Glia cells: Glia are cells in the brain that were long thought to be “helpers” that support neurons to perform their functions. Freeman has shown that the most predominant and least-studied glial cell, the star-shaped astrocyte, is essential to the brain’s signaling network and allows for many complex behavioral outputs. His research has shown that neuromodulators, a messenger that regulates a diverse group of neurons, function not only through neurons, but signal through astrocytes as well. Currently, his research explores how neurons and glia cells communicate with one another so the nervous system runs smoothly and how their dysfunction can result in neurological disease.

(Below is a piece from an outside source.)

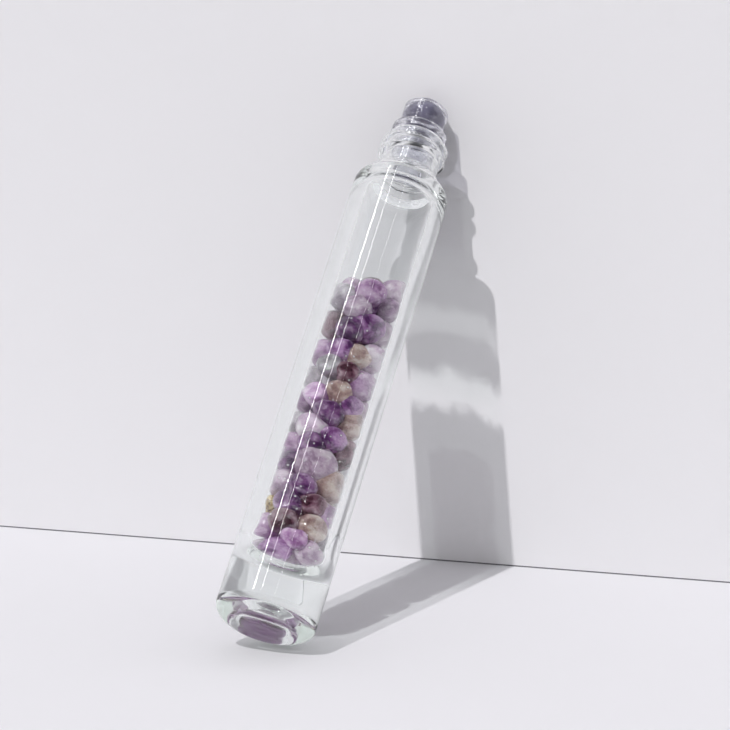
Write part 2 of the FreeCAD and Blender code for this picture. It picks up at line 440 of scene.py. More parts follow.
@dataclass
class TumbledRule(SurfaceRule):
    """Swells a stone into soft lumps with shallow hollows, as far as the bore lets it.

    Args:
        easing: how gently the bore is neared, in millimetres.
        blending: how softly one hollow passes into the next.
    """

    easing: float = 0.4
    blending: float = 0.25

    def tree(self) -> Tree:
        """Makes the tree: noise for lumps, cells for hollows, and the bore as the limit."""
        tree, source = self.start()
        sizes = {socket.name: socket for socket in source.outputs}
        values = calculate(tree, sizes, (
            ("lump scale", "DIVIDE", 1, "Lump Size"),
            ("hollow scale", "DIVIDE", 1, "Hollow Size"),
        ))
        lumps = add_node(tree, "ShaderNodeTexNoise", {
            "Scale": values["lump scale"], "W": sizes["Seed"], "Detail": 1}, noise_dimensions="4D")
        hollows = add_node(tree, "ShaderNodeTexVoronoi", {
            "Scale": values["hollow scale"], "W": sizes["Seed"], "Smoothness": self.blending},
            voronoi_dimensions="4D", feature="SMOOTH_F1")
        values = calculate(tree, values | {"lump": lumps, "cell": hollows}, (
            ("even lump", "SUBTRACT", "lump", 0.5),
            ("lump rise", "MULTIPLY", "even lump", "Lump Depth"),
            ("middle", "SUBTRACT", 1, "cell"),
            ("in hollow", "MAXIMUM", "middle", 0),
            ("hollow wear", "MULTIPLY", "in hollow", "Hollow Depth"),
            ("swollen", "ADD", "Swell", "lump rise"),
            ("outwards", "SUBTRACT", "swollen", "hollow wear"),
        ))
        place = add_node(tree, "GeometryNodeInputPosition")
        normal = add_node(tree, "GeometryNodeInputNormal")
        offset = add_node(tree, "ShaderNodeVectorMath",
                          {0: normal, "Scale": values["outwards"]}, operation="SCALE")
        grown = add_node(tree, "ShaderNodeVectorMath", {0: place, 1: offset})
        values = calculate(tree, values | self.from_axis(tree, grown)[1], (
            ("height", "MAXIMUM", "z", "Bore Floor"),
            ("corner top", "ADD", "Bore Floor", "Floor Rounding"),
            ("into corner", "SUBTRACT", "corner top", "height"),
            ("depth", "MAXIMUM", "into corner", 0),
            ("depth squared", "MULTIPLY", "depth", "depth"),
            ("rounding squared", "MULTIPLY", "Floor Rounding", "Floor Rounding"),
            ("room squared", "SUBTRACT", "rounding squared", "depth squared"),
            ("not below nothing", "MAXIMUM", "room squared", 0),
            ("room", "SQRT", "not below nothing"),
            ("narrowest", "SUBTRACT", "Bore Radius", "Floor Rounding"),
            ("limit", "ADD", "narrowest", "room"),
            ("soft reach", "SMOOTH_MIN", "reach", "limit", self.easing * MM),
            ("kept", "MINIMUM", "soft reach", "limit"),
            ("share", "DIVIDE", "kept", "reach"),
            ("kept x", "MULTIPLY", "x", "share"),
            ("kept y", "MULTIPLY", "y", "share"),
        ))
        kept = add_node(tree, "ShaderNodeCombineXYZ", {
            "X": values["kept x"], "Y": values["kept y"], "Z": values["height"]})
        return self.end(tree, source, {"Position": kept})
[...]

Axon degeneration: Axons, slender nerve fibers, must remain intact to function, and, in cases of injury or disease, they break. His research team exploited the unique set of genetic tools available in fruit flies to label specific subsets of neurons in the intact animal, cut axons to induce degeneration, and then systematically broke each gene in the fly genome to determine which were required to promote axon destruction. They discovered that when dSarm/Sarm1 was deleted it completely blocked axon degeneration, and went on to show the same was true in mice and human cell lines. Remarkably, Freeman and his colleagues have recently found that blocking the Sarm1 pathway alleviates nearly all pathological effects of traumatic brain injury in mice. Other labs have implicated Sarm1 signaling in peripheral neuropathy. These findings indicate that if researchers can find a way to block the genes that drive degeneration after injury—something Freeman’s lab is currently pursuing—there’s an opportunity to save the nervous system from degeneration in many cases of injury or neurodegenerative disease.